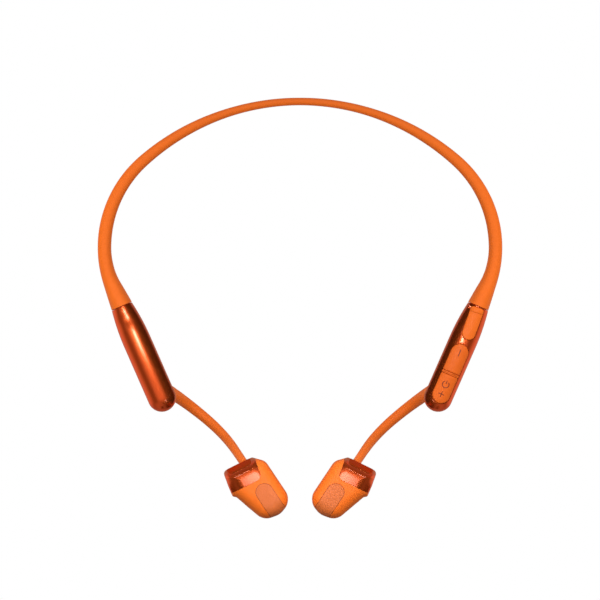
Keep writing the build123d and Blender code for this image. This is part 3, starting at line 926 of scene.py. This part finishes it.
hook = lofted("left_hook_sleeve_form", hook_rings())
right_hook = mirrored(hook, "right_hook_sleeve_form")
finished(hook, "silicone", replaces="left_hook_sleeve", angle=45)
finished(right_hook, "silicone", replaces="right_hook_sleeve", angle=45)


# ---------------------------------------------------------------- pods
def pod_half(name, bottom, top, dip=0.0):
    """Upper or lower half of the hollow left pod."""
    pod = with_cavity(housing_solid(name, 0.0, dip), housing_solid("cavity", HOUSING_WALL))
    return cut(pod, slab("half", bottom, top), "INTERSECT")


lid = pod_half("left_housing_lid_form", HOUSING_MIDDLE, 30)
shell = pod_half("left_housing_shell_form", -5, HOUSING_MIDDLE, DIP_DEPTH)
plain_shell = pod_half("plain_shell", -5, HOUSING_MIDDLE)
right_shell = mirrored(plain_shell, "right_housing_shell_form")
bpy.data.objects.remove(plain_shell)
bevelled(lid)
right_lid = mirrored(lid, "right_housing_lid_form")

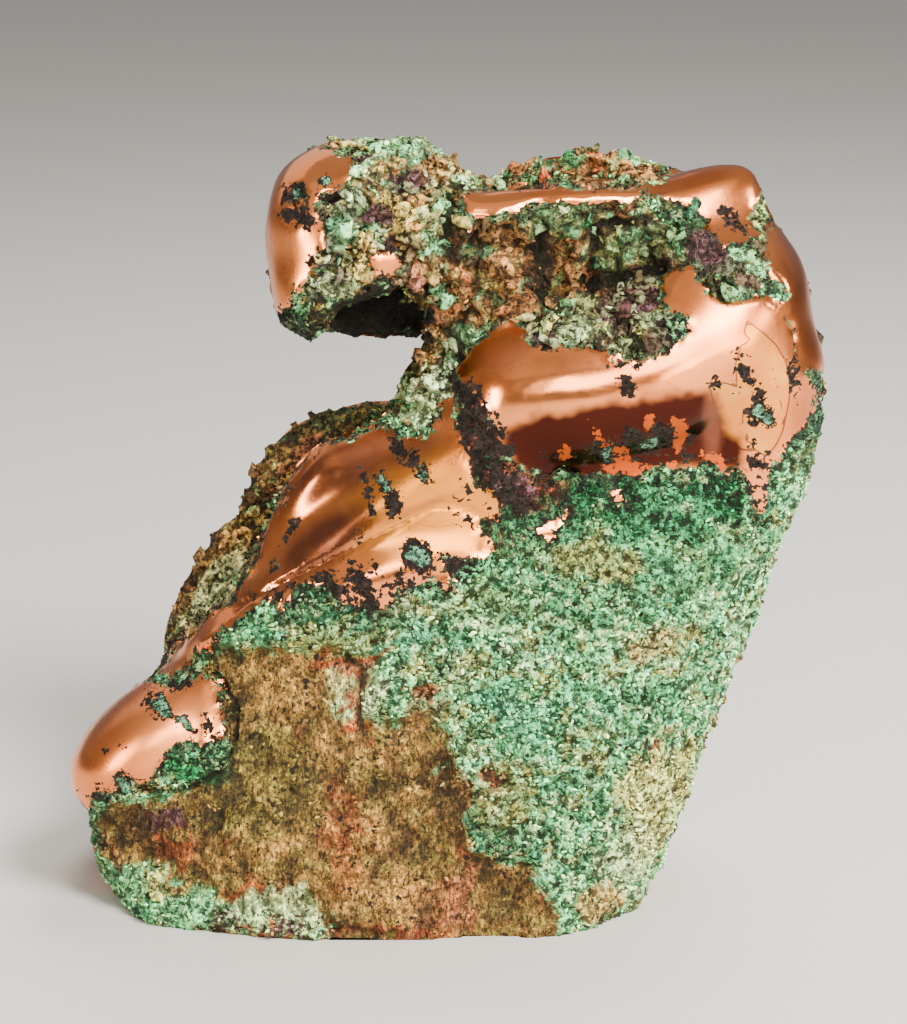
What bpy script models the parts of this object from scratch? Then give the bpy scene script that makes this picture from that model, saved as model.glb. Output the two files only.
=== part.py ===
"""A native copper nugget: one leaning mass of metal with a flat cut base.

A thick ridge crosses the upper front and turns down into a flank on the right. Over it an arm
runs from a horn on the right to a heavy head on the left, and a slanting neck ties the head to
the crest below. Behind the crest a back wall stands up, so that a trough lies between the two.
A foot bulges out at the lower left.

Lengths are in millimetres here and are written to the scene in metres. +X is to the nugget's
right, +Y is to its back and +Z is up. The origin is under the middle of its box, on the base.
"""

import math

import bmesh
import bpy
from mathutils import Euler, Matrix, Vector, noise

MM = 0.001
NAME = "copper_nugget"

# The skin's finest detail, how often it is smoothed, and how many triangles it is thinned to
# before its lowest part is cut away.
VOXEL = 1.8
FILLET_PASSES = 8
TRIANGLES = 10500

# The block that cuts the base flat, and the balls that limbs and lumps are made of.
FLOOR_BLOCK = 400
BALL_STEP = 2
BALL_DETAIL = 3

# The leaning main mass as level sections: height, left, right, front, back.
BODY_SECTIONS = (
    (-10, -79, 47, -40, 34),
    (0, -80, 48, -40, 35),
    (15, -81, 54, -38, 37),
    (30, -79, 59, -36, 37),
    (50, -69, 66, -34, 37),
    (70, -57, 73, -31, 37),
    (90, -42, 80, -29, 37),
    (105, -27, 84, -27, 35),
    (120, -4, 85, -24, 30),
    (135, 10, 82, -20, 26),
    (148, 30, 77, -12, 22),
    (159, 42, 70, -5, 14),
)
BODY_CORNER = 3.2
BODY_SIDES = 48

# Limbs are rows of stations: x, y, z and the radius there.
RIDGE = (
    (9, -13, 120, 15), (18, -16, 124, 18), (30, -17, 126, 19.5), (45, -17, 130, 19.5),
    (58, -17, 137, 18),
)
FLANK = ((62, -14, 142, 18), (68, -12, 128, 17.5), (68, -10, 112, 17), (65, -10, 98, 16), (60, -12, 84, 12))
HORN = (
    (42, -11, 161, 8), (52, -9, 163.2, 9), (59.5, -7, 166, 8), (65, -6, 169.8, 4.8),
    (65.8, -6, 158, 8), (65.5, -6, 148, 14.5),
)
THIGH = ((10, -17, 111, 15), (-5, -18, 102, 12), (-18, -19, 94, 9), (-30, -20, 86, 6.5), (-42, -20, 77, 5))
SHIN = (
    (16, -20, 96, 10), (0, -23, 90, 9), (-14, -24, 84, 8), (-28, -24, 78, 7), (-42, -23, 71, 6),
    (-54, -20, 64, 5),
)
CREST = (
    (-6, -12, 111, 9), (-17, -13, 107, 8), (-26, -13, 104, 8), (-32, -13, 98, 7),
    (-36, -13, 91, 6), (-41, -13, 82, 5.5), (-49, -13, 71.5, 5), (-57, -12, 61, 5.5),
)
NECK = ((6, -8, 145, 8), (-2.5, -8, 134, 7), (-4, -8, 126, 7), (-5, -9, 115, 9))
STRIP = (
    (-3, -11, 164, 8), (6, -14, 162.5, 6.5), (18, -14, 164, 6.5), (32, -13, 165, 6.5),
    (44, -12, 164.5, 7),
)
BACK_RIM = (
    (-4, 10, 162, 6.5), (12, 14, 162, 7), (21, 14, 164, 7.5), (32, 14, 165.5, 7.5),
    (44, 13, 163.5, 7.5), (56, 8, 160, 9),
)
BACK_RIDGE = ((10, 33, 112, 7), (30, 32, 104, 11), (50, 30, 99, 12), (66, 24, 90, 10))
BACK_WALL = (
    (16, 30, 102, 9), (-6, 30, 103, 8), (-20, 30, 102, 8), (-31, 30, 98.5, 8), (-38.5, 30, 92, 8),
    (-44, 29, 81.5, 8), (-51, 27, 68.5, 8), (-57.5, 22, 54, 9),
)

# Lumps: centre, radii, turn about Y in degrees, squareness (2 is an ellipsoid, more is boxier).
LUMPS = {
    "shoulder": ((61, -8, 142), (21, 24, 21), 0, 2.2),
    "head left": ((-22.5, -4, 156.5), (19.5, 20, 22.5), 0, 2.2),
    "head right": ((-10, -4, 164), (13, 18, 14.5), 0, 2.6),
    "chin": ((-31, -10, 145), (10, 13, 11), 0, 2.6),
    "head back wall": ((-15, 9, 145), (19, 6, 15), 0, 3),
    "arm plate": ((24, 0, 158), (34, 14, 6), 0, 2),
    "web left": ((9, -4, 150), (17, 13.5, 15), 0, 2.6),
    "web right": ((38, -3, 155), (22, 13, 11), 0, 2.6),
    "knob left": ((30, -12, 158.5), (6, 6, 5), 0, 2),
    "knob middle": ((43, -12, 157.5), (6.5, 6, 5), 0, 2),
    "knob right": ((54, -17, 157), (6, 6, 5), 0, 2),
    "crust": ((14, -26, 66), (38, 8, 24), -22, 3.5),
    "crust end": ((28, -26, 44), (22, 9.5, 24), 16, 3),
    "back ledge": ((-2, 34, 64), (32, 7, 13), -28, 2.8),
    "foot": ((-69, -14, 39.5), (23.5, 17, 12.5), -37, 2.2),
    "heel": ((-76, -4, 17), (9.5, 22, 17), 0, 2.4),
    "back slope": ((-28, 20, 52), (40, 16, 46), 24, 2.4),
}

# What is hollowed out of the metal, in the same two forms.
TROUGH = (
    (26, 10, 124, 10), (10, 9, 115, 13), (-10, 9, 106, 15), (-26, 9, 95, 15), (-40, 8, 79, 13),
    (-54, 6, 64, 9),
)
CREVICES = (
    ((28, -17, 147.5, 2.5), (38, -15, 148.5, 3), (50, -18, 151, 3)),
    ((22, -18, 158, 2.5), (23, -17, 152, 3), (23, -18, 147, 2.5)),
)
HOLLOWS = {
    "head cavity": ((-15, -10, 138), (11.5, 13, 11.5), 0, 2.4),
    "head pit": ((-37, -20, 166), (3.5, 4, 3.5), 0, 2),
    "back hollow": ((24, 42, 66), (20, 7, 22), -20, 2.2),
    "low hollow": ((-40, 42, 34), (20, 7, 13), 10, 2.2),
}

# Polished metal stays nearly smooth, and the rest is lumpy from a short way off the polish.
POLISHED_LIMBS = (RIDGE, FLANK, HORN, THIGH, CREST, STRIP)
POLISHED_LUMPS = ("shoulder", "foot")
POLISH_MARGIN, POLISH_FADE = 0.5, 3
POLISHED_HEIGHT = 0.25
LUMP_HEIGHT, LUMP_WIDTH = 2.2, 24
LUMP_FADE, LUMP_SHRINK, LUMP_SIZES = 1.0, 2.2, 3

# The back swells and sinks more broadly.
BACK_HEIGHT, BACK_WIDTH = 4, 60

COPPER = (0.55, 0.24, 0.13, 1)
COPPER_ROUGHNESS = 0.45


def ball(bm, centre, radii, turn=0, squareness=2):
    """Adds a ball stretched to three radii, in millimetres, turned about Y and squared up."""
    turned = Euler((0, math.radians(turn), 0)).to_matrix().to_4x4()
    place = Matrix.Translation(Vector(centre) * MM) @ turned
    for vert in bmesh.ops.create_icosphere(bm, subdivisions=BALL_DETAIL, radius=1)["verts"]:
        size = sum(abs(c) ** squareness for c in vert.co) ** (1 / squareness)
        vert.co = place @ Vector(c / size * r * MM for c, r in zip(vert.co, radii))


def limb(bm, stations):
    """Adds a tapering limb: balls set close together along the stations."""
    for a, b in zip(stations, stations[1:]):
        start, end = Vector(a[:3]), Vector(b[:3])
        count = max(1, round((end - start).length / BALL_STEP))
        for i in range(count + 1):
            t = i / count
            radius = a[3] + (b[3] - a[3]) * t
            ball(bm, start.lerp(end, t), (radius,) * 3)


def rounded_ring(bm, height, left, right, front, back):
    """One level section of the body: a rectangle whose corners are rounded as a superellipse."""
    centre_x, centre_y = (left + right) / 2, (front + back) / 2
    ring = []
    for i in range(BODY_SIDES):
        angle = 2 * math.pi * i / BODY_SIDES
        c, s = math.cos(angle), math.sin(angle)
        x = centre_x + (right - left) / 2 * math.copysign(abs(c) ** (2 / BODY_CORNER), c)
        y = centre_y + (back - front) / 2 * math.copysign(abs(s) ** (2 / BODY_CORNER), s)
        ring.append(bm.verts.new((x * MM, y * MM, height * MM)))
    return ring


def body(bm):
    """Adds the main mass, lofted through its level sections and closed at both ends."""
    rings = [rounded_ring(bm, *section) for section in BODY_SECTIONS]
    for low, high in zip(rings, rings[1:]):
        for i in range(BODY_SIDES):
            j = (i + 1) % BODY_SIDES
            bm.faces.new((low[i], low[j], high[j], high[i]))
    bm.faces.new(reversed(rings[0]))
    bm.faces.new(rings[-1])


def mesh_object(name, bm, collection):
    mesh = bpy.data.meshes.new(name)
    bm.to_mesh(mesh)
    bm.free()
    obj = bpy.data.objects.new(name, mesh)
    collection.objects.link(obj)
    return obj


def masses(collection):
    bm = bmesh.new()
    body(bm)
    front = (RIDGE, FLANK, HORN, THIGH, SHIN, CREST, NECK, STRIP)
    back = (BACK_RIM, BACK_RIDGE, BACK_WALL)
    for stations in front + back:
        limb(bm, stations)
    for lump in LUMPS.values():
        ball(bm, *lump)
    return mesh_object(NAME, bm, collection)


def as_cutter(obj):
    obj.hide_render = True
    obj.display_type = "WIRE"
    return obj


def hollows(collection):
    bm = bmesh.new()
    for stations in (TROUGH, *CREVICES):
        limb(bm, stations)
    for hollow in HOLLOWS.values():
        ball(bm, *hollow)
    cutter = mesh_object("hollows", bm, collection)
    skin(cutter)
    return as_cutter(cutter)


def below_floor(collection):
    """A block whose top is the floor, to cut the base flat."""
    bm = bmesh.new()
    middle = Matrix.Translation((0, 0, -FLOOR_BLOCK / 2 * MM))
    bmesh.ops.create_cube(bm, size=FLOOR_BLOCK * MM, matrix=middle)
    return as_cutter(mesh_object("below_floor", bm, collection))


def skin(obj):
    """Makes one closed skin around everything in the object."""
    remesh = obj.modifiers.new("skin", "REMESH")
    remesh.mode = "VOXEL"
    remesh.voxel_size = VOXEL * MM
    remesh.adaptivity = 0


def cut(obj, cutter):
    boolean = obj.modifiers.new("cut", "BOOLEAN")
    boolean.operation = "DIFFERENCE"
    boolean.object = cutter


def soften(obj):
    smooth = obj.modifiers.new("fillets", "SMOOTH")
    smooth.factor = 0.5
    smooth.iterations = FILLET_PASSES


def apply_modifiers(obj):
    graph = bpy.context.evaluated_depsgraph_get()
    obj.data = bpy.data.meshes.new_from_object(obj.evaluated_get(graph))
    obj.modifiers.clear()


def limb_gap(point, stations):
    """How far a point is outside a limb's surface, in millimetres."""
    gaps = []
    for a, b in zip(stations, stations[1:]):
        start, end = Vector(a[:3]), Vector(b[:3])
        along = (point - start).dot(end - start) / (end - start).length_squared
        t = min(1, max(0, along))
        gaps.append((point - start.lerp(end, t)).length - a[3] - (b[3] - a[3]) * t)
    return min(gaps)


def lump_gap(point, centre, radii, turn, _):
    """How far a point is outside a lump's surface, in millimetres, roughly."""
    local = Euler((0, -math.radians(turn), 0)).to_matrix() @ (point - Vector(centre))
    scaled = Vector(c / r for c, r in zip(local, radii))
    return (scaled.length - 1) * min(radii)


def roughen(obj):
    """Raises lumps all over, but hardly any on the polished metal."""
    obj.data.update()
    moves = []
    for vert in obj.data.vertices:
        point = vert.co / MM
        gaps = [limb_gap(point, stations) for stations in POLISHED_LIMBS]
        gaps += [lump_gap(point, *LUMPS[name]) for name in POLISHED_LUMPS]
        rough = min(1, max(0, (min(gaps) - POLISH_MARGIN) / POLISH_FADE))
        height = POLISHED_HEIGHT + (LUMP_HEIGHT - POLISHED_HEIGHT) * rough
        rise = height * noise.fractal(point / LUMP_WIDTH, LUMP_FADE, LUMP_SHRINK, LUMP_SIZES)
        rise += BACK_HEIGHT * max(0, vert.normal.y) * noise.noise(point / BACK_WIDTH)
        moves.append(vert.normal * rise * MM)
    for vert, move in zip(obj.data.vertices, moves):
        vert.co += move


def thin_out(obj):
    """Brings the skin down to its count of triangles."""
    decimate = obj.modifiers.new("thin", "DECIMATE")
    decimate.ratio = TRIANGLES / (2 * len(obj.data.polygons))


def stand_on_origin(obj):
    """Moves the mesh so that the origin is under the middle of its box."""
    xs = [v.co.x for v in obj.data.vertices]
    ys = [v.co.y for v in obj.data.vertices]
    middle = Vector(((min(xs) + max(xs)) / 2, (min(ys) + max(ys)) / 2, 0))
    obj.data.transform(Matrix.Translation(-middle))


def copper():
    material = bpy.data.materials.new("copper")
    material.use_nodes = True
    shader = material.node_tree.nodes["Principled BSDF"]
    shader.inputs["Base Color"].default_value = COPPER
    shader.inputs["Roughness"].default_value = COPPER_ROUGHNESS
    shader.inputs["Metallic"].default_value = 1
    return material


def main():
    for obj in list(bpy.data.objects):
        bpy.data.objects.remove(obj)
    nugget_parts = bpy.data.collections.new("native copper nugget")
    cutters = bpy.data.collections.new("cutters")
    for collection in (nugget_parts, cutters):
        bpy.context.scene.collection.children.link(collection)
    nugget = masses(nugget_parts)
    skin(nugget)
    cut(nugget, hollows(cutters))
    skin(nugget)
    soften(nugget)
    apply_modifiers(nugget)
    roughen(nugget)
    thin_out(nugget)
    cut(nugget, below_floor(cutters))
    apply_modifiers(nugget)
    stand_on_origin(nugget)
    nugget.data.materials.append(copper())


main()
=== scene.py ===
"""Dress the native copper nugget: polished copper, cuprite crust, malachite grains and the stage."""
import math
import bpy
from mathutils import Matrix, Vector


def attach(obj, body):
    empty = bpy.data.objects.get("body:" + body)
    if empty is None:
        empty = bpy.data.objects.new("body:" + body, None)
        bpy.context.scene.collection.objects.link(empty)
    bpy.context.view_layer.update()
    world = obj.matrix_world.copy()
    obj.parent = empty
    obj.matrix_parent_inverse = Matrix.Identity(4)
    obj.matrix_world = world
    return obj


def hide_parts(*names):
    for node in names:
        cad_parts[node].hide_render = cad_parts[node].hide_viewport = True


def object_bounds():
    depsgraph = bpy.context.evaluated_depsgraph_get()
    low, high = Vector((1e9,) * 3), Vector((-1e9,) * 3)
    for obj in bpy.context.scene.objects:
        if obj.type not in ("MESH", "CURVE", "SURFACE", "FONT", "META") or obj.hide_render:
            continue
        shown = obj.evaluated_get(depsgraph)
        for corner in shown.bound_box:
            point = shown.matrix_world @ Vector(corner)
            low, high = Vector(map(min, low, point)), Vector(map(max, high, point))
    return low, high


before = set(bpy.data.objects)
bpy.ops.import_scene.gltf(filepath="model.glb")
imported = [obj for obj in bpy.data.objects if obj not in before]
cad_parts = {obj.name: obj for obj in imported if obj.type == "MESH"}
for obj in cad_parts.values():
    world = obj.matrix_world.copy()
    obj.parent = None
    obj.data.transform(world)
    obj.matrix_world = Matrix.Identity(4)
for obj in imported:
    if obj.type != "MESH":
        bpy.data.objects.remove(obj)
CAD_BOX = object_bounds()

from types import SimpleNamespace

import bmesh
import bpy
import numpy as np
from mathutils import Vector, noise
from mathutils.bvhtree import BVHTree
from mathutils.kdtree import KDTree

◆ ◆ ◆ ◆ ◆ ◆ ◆

# [GOAL OF THE EXERCISE]
Among the entries above, how many lines hold the word "imported"? Reply with only that number.

# [RESPONSE]
3